Waiting for the Commit

Outside of trivial issues such as typos, taking an issue from its submission to its checkin can take anywhere from days to weeks to, in some cases, months. It all depends on how well the issue is understood, how well the fix has been written, and the available time of one of the core developers. The core developers are responsible for checking in your patches to the appropriate areas of the codebase, and doing so takes time.

Code Review

All patches go through some form of code review by at least one person. Trivial fixes are often accepted with a simple review by a core developer. More complex fixes are often reviewed by more than one person, usually including the maintainer of that specific area of code.

In any event, code reviews are in place to ensure the quality of the codebase.

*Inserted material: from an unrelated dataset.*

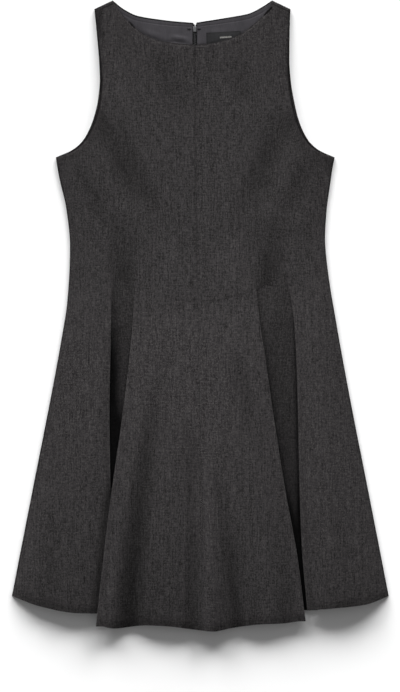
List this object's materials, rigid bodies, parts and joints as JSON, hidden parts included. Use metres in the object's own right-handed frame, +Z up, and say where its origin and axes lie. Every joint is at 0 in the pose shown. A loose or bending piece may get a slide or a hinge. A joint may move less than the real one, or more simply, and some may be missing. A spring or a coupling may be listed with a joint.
{
  "type": "sleeveless fit-and-flare dress",
  "caption": "Sleeveless boat-neck dress laid flat on its back, with a waist seam that dips to a point, a flared skirt with deep side folds and a concealed back zip.",
  "frame": {"origin": "on the surface the dress lies on, under the middle of its whole outline", "axes": "+Y towards the shoulders, +X to the right of someone who looks down at the front with the shoulders away from them, +Z up through the cloth"},
  "size_m": [0.565, 0.9454, 0.0275],
  "materials": {
    "wool": "matt charcoal wool cloth with a fine mottled grain",
    "lining_satin": "soft slate satin lining",
    "label_weave": "dark woven label with a plain pale bar",
    "zip_tape": "dark woven zip tape and nylon coil",
    "zip_enamel": "grey enamelled metal, half gloss"
  },
  "bodies": {
    "dress": {"bodice_front_centre_left": "wool", "bodice_front_centre_right": "wool", "bodice_front_side_left": "wool", "bodice_front_side_right": "wool", "skirt_front_centre_left": "wool", "skirt_front_centre_right": "wool", "skirt_front_side_left": "wool", "skirt_front_side_right": "wool", "bodice_back_left": "wool", "bodice_back_right": "wool", "skirt_back_left": "wool", "skirt_back_right": "wool", "lining_back_left": "lining_satin", "lining_back_right": "lining_satin", "label": "label_weave", "zip_chain": "zip_tape", "zip_slider": "zip_enamel"},
    "zip_pull": {"zip_pull": "zip_enamel"}
  },
  "joints": [
    {"name": "zip_pull_hinge", "type": "hinge", "parent": "dress", "child": "zip_pull", "pos_m": [-0.00827, 0.43, 0.0015], "axis": [1, 0, 0], "range_deg": [0, 170]}
  ]
}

Having more eyes on the code hopefully results in a lower issue rate with the code in question. When going through the process of working with issues in Python, it helps to be receptive to comments or constructive criticism of your work. The faster you are able to react and the more open you are to suggestion, the more likely your work will be quickly accepted.

A Matter of Time

Sometimes it all comes down to time. You found a bug, you fixed it, you submitted it, it looks alright. As is often the case in free software, time is one of the bottlenecks. There are typically less people entrusted with commit access than there are contributors at any given time, meaning that core developers’ time has to be split up not only among the things they want to do, but also the things that you want to do.

Conclusion

Working on Python can be a very rewarding experience. For many people, they choose to give back by working on the code because Python gave to them the power to solve tough problems. It gave them the power to make the next best tool and to benefit in a number of ways. For others, giving back is a form of education, to learn the depths of the language and expand their knowledge while providing a service. No matter what reasons you choose, your contributions to the community are invaluable, and hopefully this document helps you in making the best contributions possible.